Nixon apparently acceded to certain Peruvian demands in his appointment of John N. Irwin II as his personal envoy to Peru. The Peruvians are understood to have attached the following conditions to negotiations: any U.S. negotiator must be an important man in U.S. government circles, it must be clearly stipulated that he is the personal representative of President Nixon, and he must have broad discretionary powers of negotiation and be willing to go to Lima for talks. Irwin’s talks have not yet produced any resolution of the crisis, but it seems that the United States is ready to seize upon any technicality in order to avoid enforcement of the Hickenlooper Amendment (see NACLA Newsletter, February 1969). Irwin is a fitting advance man for Rockefeller. He is a partner in a Rockefeller-associated law firm, Patterson, Belknap & Webb, a director of the U.S. Trust Company of New York (a Rockefeller-controlled bank) and chairman of the board of directors of Union Theological Seminary, which
is heavily endowed by the Rockefeller family. He served as Deputy Assistant and then Assistant Secretary of Defense for International Security Affairs under Eisenhower and was special negotiator for President Johnson on the 1967 treaties revising the Canal rights with Panama. He is also a director of IBM World Trade Corporation (his wife’s brother is board chairman of IBM). He is a trustee of Princeton University and of all three prep schools that his children are presently attending, and a trustee of the Asia Foundation which has been heavily funded by the CIA.

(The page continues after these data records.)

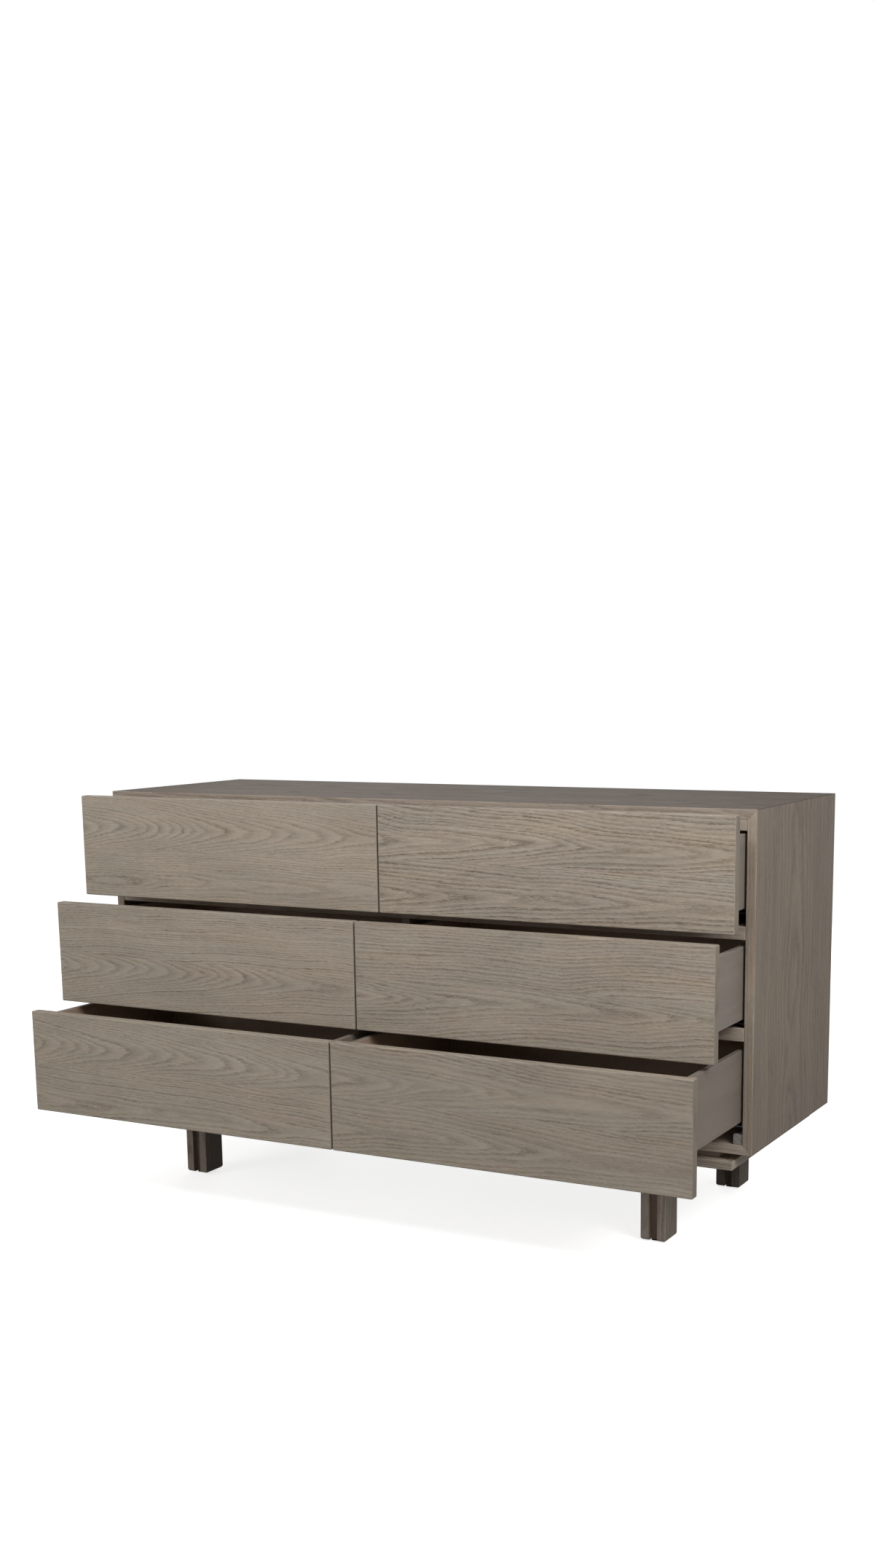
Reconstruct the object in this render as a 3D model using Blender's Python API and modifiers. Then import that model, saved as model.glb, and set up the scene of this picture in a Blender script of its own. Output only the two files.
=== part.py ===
"""Six-drawer dresser: a mitred case on a set-back base, with full-overlay drawers on metal slides.

Sizes are in metres. X runs to the right for someone who faces the drawers, Y from the front to the
back and Z up. The origin is on the floor, under the middle of the dresser as it stands here,
with its drawers partly open. Each drawer hangs on an empty that lies on its slide's axis.
"""

import bpy
import bmesh
from math import radians, sqrt
from mathutils import Vector

# Clearances
FIT_GAP = 0.0003
SLIDE_RUNNING_GAP = 0.0005
DRAWER_SIDE_GAP = 0.005

# Case
CASE_WIDTH = 1.524
CASE_DEPTH = 0.4785
CASE_HEIGHT = 0.663
BOARD = 0.019
BACK_THICKNESS = 0.006
BACK_INSET = 0.010
BACK_GROOVE_DEPTH = 0.006
DIVIDER_THICKNESS = 0.019
TOP_RAIL_HEIGHT = 0.021
RAIL_THICKNESS = 0.0255
RAIL_DEPTH = 0.060
UPPER_RAIL_LAP = 0.001
LOWER_RAIL_LAP = 0.0295
CLEAT_WIDTH = 0.0195
CLEAT_HEIGHT = 0.020
CLEAT_SETBACK = 0.003
CLEAT_REAR_GAP = 0.0195

# Base
LEG_HEIGHT = 0.1645
LEG_DEPTH = 0.0605
LEG_BOARD = 0.018
BOARDS_IN_LEG = 3
LEG_GROOVE_DEPTH = 0.0135
LEG_INSET_SIDE = 0.1365
LEG_FOOT_ROUND = 0.0055
GLIDE_WIDTH = 0.0165
GLIDE_DEPTH = 0.033
GLIDE_HEIGHT = 0.008
GLIDE_PROUD = 0.003
FRAME_THICKNESS = 0.0175
FRAME_RAIL_WIDTH = 0.085
BASE_INSET_SIDE = 0.0365
BASE_INSET_FRONT = 0.015
BASE_INSET_BACK = 0.009
SHADOW_GAP = 0.014
SPACER_WIDTH = 0.060
SPACER_SETBACK_FRONT = 0.022
SPACER_SETBACK_SIDE = 0.0345

# Drawer fronts
FRONT_THICKNESS = 0.022
FRONT_GAP_BETWEEN_ROWS = 0.006
FRONT_GAP_BETWEEN_COLUMNS = 0.003
FRONT_TOP_REVEAL = 0.0035
FRONT_SIDE_REVEAL = 0.0015
FRONT_DROP = 0.005
FRONT_CLOSED_GAP = 0.001

# Drawer boxes
BOX_LOWER_THAN_FRONT = 0.0765
BOX_REAR_GAP = 0.0325
BOX_OVER_UPPER_RAIL = 0.033
BOX_OVER_LOWER_RAIL = 0.016
BOX_OVER_CASE_FLOOR = 0.0445
BOX_SIDE_THICKNESS = 0.012
BOX_BACK_THICKNESS = 0.012
BOX_BACK_INSET = 0.008
BOX_BACK_TOP_STEP = 0.003
BOX_BOTTOM_THICKNESS = 0.006
BOX_BOTTOM_RISE = 0.012
HOUSING_DEPTH = 0.005
FRONT_HOUSING_DEPTH = 0.006

# Drawer slides: a channel on the case's wall and an upturned channel under the box
SLIDE_SHORTER_THAN_BOX = 0.030
SLIDE_SHEET = 0.0015
SLIDE_CASE_WIDTH = 0.045
SLIDE_CASE_HEIGHT = 0.0105
SLIDE_DROP = 0.0085
SLIDE_BOX_WIDTH = 0.022
SLIDE_BOX_INSET = 0.003
SLIDE_SETBACK = 0.003

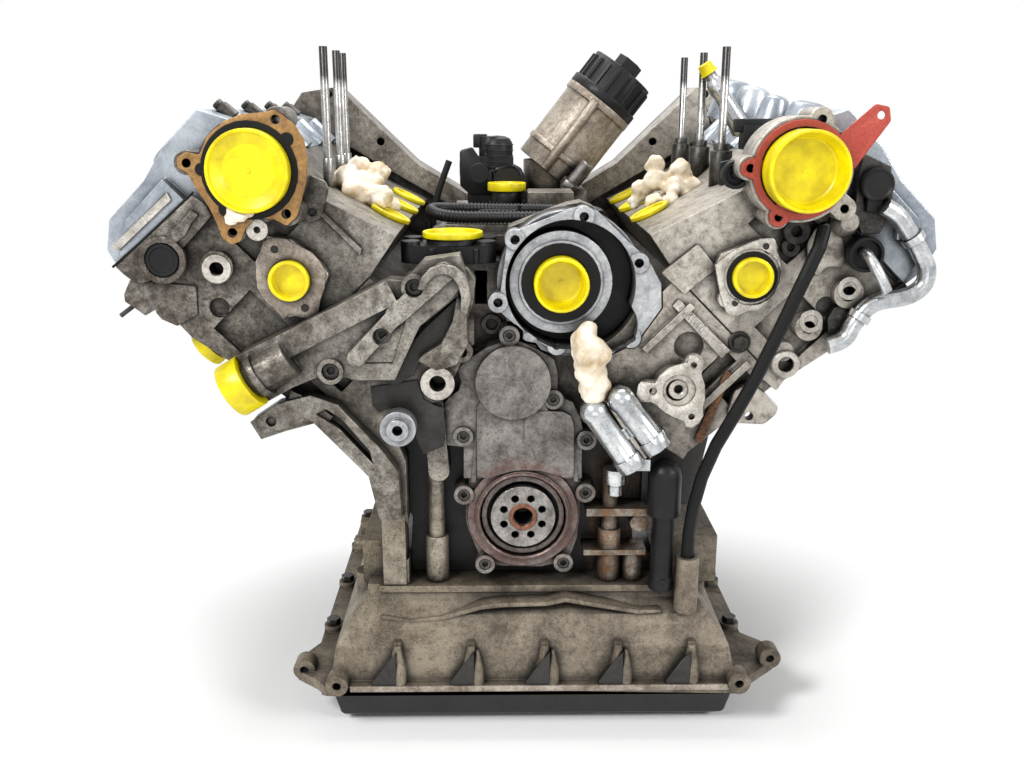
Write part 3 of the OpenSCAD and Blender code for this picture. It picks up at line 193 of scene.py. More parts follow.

Charles Appleton Meyer is Nixon’s choice for the post of Assistant Secretary of State for Inter-American Affairs. His appointment was announced the same day that the financial pages carried news of Sears, Roebuck and Company’s record earnings. So Meyer must have been pleased on two counts. He has been with Sears since 1939, most recently in charge of Sears’ Eastern area. His Latin American experience comes from his term (1953-55) as President of a Sears subsidiary in Bogota, Colombia. He subsequently served five years as the company’s Vice President in charge of Latin American operations. During this period, he built up a 10-country department store chain which now does more than $135 million in annual business. He keeps up his Spanish by talking with the family’s two Colombian maids. He.was advisor
to the U.S. delegation at the 1957 Economic Conference of the Organization of American States, and a member of the National Advisory Commission on Inter-American Affairs. He also
served as Chairman of the Latin American Committee of the Business Advisory Council and Chairman of the Advisory Board of the Export-Import Bank during the Eisenhower administration. Meyer was also a director of the Republic National Bank of Dallas, the Allstate Insurance Company, the Gillette Company and the United Fruit Company. He resigned these posts in order to avoid claims of conflicting interest, but his long association with U.S. companies like Sears has no doubt left him with a better understanding of the needs of
“multinational companies” than with the problems of Latin America.
Nixon has just named Joseph Farland as Ambassador to Argentina. Farland is a West Virginia lawyer who has held executive positions in Farland Fuel Company and other West Virginia coal companies (which are currently under political attack by miners). He was an FBI agent from 1942 to 1944. He was appointed Ambassador to the Dominican Republic in 1957. His mission was to try to persuade Trujillo to step down peacefully at a time when the Trujillo reign in the Caribbean was becoming increasingly bothersome to the United States. Diplomatically, the United States found it hard to plan its move against the Castro “dictatorship” without also moving against a blatant dictatorship of the right. And Trujillo was becoming a threat to U.S. investments as he tried to force firms to sell to him. The only major U.S.-owned sugar producer left was South Puerto Rico Sugar Company which produced 33% of the country’s export crop. Finally, Farland gave the go-ahead for Trujillo’s assassination and left the country when the United States withdrew its embassy staff in 1960. Trujillo fell under a rain of bullets in May, 1961, one month after the abortive Bay of Pigs invasion. Interestingly enough, Farland was subsequently named a director of South Puerto Rico Sugar Company. He then became Ambassador to Panama’ (from 1960 to 1963). He is a consultant on Latin American affairs to the Readers’ Digest and a director of Schering Corporation which has several Latin American subsidiaries. Farland is a heavy contributor to the
Republican Party and organized an Ambassadors for Nixon group in the 1968 elections.